Stored data entries:

****

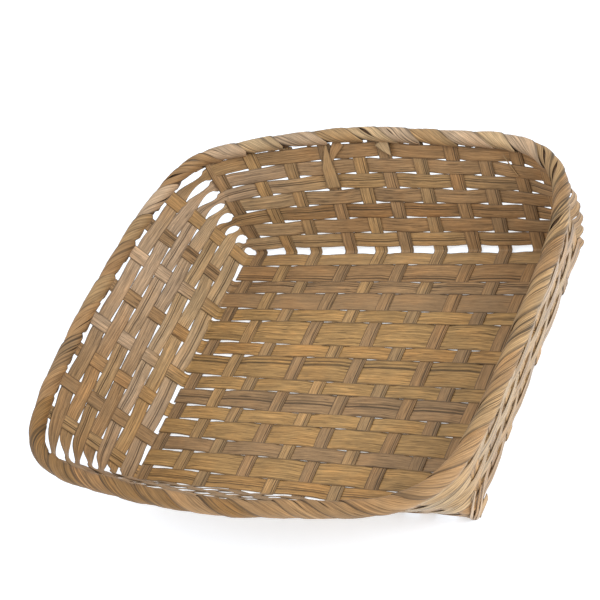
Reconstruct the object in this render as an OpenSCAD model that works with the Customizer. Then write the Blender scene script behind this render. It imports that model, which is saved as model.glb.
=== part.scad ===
// Shallow bamboo basket: a plain-woven base of flat splints, four flared walls woven
// with weavers that run right round, and a rolled border over a cane core.
// It stands on the floor (z = 0). The middle of the rim is over the origin, +X runs
// along the long side and +Y points to the back.

/* [Base] */
// Length of the base, from the left bend to the right bend
base_w = 275; // [240:1:290]
// Depth of the base at its left end, from the front bend to the back bend
base_d = 206; // [180:1:215]
// How much deeper the base is at its right end, where its rows fan out to the front
base_fan = 7; // [0:1:10]
// How far the middle of the base sits behind the middle of the rim
base_setback = 13; // [0:1:20]

/* [Splints] */
// Thickness of every splint
splint_t = 0.9; // [0.6:0.1:1.1]
// Width of the stakes, which cross the base and climb two walls
stake_w = 10.8; // [8:0.2:12]
// Width of the weavers, which run round the walls
weaver_w = 9.4; // [7:0.2:10]
// Slit on each side of a filler splint in the base
slit = 0.8; // [0.5:0.1:1.5]

/* [Walls] */
// Height of the middle of the rim above the base
wall_h = 78; // [70:1:95]
// Height of the lowest weaver's middle, as a share of the wall
first_weaver = 0.105; // [0.095:0.005:0.115]
// Step from one weaver to the next, as a share of the wall
weaver_step = 0.128; // [0.124:0.001:0.13]
// How far forward the stakes of the left wall lean on their way up
left_lean = 7; // [0:1:9]

/* [Rim] */
// Half the length of the rim, to the middle of its core
rim_half_w = 166; // [150:1:180]
// Half the depth of the rim, to the middle of its core
rim_half_d = 151.5; // [135:0.5:165]
// How much higher the left end of the rim stands than its middle
rim_rise = 7; // [0:1:10]
// Radius of the cane core inside the rim
core_r = 4.2; // [3:0.1:5]
// Width of the splint ends that are rolled over the core
border_w = 10.5; // [8:0.5:12]

/* [Hidden] */
SHORT_STAKES = 11; // run front to back, side by side along X
LONG_STAKES = 8; // run left to right, side by side along Y
WEAVERS = 7;
// Hand-laid unevenness: how far each short stake is off to the right at either bend and at
// the back rim, and how far each long one is off to the front
front_nudge = [-5, -2.5, -4.5, 2, 3.5, 3, 4.5, 4, 4.5, 1, 1.5];
back_nudge = [2, 4, 1, 6, 6, 2.5, 4.5, 6, 5, 5.5, 2.5];
top_nudge = [-7, -4, 0, 6, 6, 2.5, 4.5, 6, 5, 5.5, 2.5];
long_nudge = [0.5, -1, -3, 0.5, 3.5, 2.5, 1.5, 1];
short_inset = 10.4; // first stake's middle, from the bend
long_inset = 7;
clearance = 0.05; // between splints that cross
weave = splint_t + clearance; // a splint that goes over or under another is off by this
base_z = splint_t * 1.5 + clearance; // middle of the woven base
grip = 1.5; // a splint runs flat this far past the one it crosses
filler_inset = 1; // a filler stops this far inside the bend
rim_power = 4; // exponent of the superellipse that the rim follows
corner_steps = [0.25, 0.5, 0.75];
core_sides = 10;
core_rings = 64;
wrap_start = -150; // angle round the core, 0 at the top and 90 at the inside
wrap_steps = 8;
wrap_slope = 30; // angle between a rolled splint end and the rim

GOLDEN = [0.72, 0.55, 0.33];
BROWN = [0.55, 0.43, 0.31];
STRAW = [0.78, 0.66, 0.47];
TAN = [0.68, 0.55, 0.39];

function named(stem, i) = str(stem, i < 9 ? "_0" : "_", i + 1);

// ---- Places ----

short_pitch = (base_w - 2 * short_inset) / (SHORT_STAKES - 1);
long_pitch = (base_d - 2 * long_inset) / (LONG_STAKES - 1);
base_back = base_setback + base_d / 2;
base_front = base_setback - base_d / 2;

function lerp(a, b, t) = a + (b - a) * t;
function unit(v) = v / norm(v);

// Middle of short stake i along X where it is off its even place by a nudge
function short_x(i, nudge) = -base_w / 2 + short_inset + i * short_pitch + nudge[i];
// Middle of long stake i along Y (the first is at the back), and the front bend, at a place along X
function fan_at(x) = base_fan * (x / base_w + 0.5);
function long_y(i, x) =
    base_back - long_inset - i * long_pitch - long_nudge[i] - fan_at(x) * i / (LONG_STAKES - 1);
function front_bend(x) = base_front - fan_at(x);

// The rim is a superellipse in plan that climbs a little to the left
function rim_z(x) = base_z + wall_h - rim_rise * x / rim_half_w;
function rim_y_at(x) = rim_half_d * pow(1 - pow(abs(x) / rim_half_w, rim_power), 1 / rim_power);
function rim_x_at(y) = rim_half_w * pow(1 - pow(abs(y) / rim_half_d, rim_power), 1 / rim_power);
// Point of the rim at a bearing, clockwise from the back as seen from above
function rim_point(bearing) =
    let (
        s = sin(bearing),
        c = cos(bearing),
        r = pow(pow(abs(s) / rim_half_w, rim_power) + pow(abs(c) / rim_half_d, rim_power), -1 / rim_power)
    )
    [r * s, r * c, rim_z(r * s)];
function rim_outward(bearing) =
    let (along = rim_point(bearing + 0.5) - rim_point(bearing - 0.5))
    unit([-along.y, along.x, 0]);

// ---- Stations: where the wall stands, clockwise from the back wall's left stake ----
// Each one is [foot on the bend, top at the rim, direction of travel, number of the stake]

BACK = [for (i = [0:SHORT_STAKES - 1])
    let (foot = short_x(i, back_nudge), top = short_x(i, top_nudge))
    [[foot, base_back, base_z], [top, rim_y_at(top), rim_z(top)], [1, 0, 0]]];
RIGHT = [for (i = [0:LONG_STAKES - 1])
    let (foot = long_y(i, base_w / 2), x = rim_x_at(foot))
    [[base_w / 2, foot, base_z], [x, foot, rim_z(x)], [0, -1, 0]]];
FRONT = [for (i = [SHORT_STAKES - 1:-1:0])
    let (x = short_x(i, front_nudge))
    [[x, front_bend(x), base_z], [x, -rim_y_at(x), rim_z(x)], [-1, 0, 0]]];
LEFT = [for (i = [LONG_STAKES - 1:-1:0])
    let (foot = long_y(i, -base_w / 2), top = foot - left_lean, x = -rim_x_at(top))
    [[-base_w / 2, foot, base_z], [x, top, rim_z(x)], [0, 1, 0]]];
STAKES = concat(BACK, RIGHT, FRONT, LEFT);
STAKE_COUNT = len(STAKES);

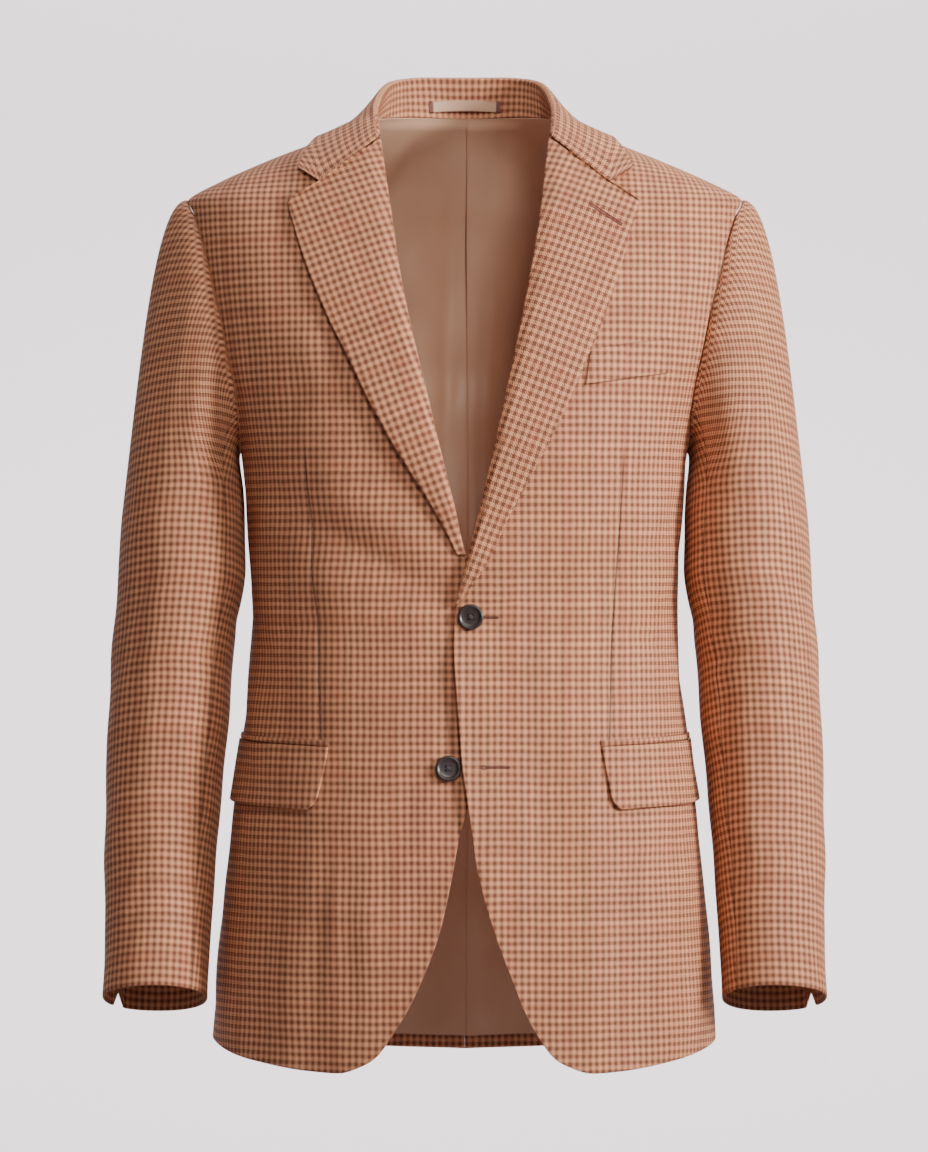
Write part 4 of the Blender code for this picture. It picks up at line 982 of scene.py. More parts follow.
def sleeve_piece(cut, hand, first, last, side, looks):
    """One cut piece of the sleeve, between two seams."""
    folds = LEFT_SLEEVE_FOLDS if side > 0 else RIGHT_SLEEVE_FOLDS
    gap = SEAM_GAP / 2 / CUFF_RADIUS
    span = (last - first) * (CUFF_RADIUS + 9)
    turns = first + gap + (last - first - 2 * gap) * spaced(span, STEP, SEAM["roll"], SEAM["roll"])
    outer = sleeve_face(turns, side, folds)
    round_it = sleeve_face(turns + TURN_STEP, side, folds) - sleeve_face(turns - TURN_STEP, side, folds)
    normal = unit(np.cross(np.gradient(outer, axis=0), round_it))
    middle = int(np.argmin(np.abs(turns - (first + last) / 2)))
    across = run_along(outer, 1)
    cloth = np.stack([across - across[:, middle : middle + 1], run_along(outer, 0)], axis=-1)
    # The seams carry shade painted along them.
    drop, rise, shade = edge_relief(outer, SEAM, SEAM, FREE, SEAM)
    turned = np.broadcast_to(run_along(outer, 0)[:-1, :-1] > CUFF_TURNED, (len(outer) - 1, len(turns) - 1))
    inner = outer - (SHELL_WALL - rise)[..., None] * normal
    outer = outer - drop[..., None] * normal
    mirror = np.array([side, 1, 1])
    cloth = cloth * np.array([side, 1])
    inside = turned.astype(int).reshape(-1)
    name, materials = f"{cut}_{hand}", [looks["linen"], looks["satin"]]
    piece = shell(name + "_cloth", outer * mirror, inner * mirror, cloth, shade, materials, inside)
    declare(piece, [name])


# Lapels and collar ---------------------------------------------------------------------------------

# The lapel's root rolls over its front's edge: how far it reaches past the edge, and how it passes from
# behind the front to its face.
LAPEL_ROOT = dict(reach=1.3, behind=-2.2)
LAPEL_GRAIN = math.radians(21)  # the cloth's lean along the lapel's outer edge


def lapel_outline(share, edge, lapel_edge, low):
    """The lapel's roll line and outer edge at a share of its length from the break to the gorge."""
    roll_height = low + (GORGE["roll"][1] - low) * share
    edge_height = low + (GORGE["lapel_tip_height"] - low) * share
    on_roll = (read(edge, "across", roll_height), roll_height)
    return on_roll, (read(lapel_edge, "across", edge_height), edge_height)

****

> _Exercise instructions_
Quote exactly the stretch of lines above that starts at the first one and ends at the line with "border_w = 10.5; // [8:0.5:12]", and nothing beyond it.

> _Result of this exercise_
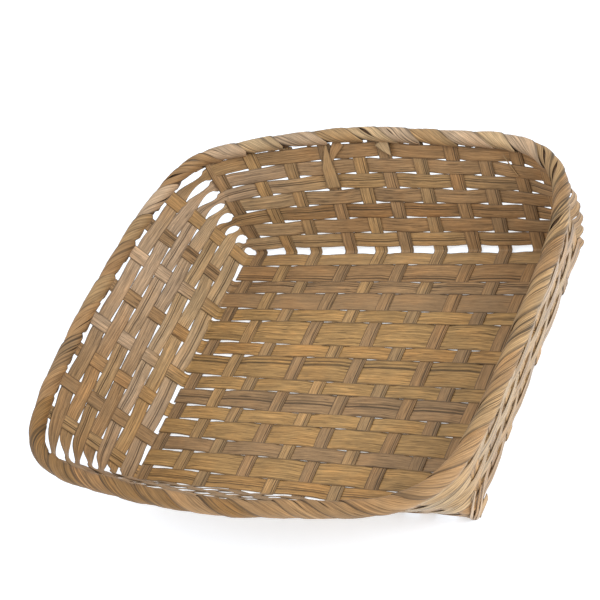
Reconstruct the object in this render as an OpenSCAD model that works with the Customizer. Then write the Blender scene script behind this render. It imports that model, which is saved as model.glb.
=== part.scad ===
// Shallow bamboo basket: a plain-woven base of flat splints, four flared walls woven
// with weavers that run right round, and a rolled border over a cane core.
// It stands on the floor (z = 0). The middle of the rim is over the origin, +X runs
// along the long side and +Y points to the back.

/* [Base] */
// Length of the base, from the left bend to the right bend
base_w = 275; // [240:1:290]
// Depth of the base at its left end, from the front bend to the back bend
base_d = 206; // [180:1:215]
// How much deeper the base is at its right end, where its rows fan out to the front
base_fan = 7; // [0:1:10]
// How far the middle of the base sits behind the middle of the rim
base_setback = 13; // [0:1:20]

/* [Splints] */
// Thickness of every splint
splint_t = 0.9; // [0.6:0.1:1.1]
// Width of the stakes, which cross the base and climb two walls
stake_w = 10.8; // [8:0.2:12]
// Width of the weavers, which run round the walls
weaver_w = 9.4; // [7:0.2:10]
// Slit on each side of a filler splint in the base
slit = 0.8; // [0.5:0.1:1.5]

/* [Walls] */
// Height of the middle of the rim above the base
wall_h = 78; // [70:1:95]
// Height of the lowest weaver's middle, as a share of the wall
first_weaver = 0.105; // [0.095:0.005:0.115]
// Step from one weaver to the next, as a share of the wall
weaver_step = 0.128; // [0.124:0.001:0.13]
// How far forward the stakes of the left wall lean on their way up
left_lean = 7; // [0:1:9]

/* [Rim] */
// Half the length of the rim, to the middle of its core
rim_half_w = 166; // [150:1:180]
// Half the depth of the rim, to the middle of its core
rim_half_d = 151.5; // [135:0.5:165]
// How much higher the left end of the rim stands than its middle
rim_rise = 7; // [0:1:10]
// Radius of the cane core inside the rim
core_r = 4.2; // [3:0.1:5]
// Width of the splint ends that are rolled over the core
border_w = 10.5; // [8:0.5:12]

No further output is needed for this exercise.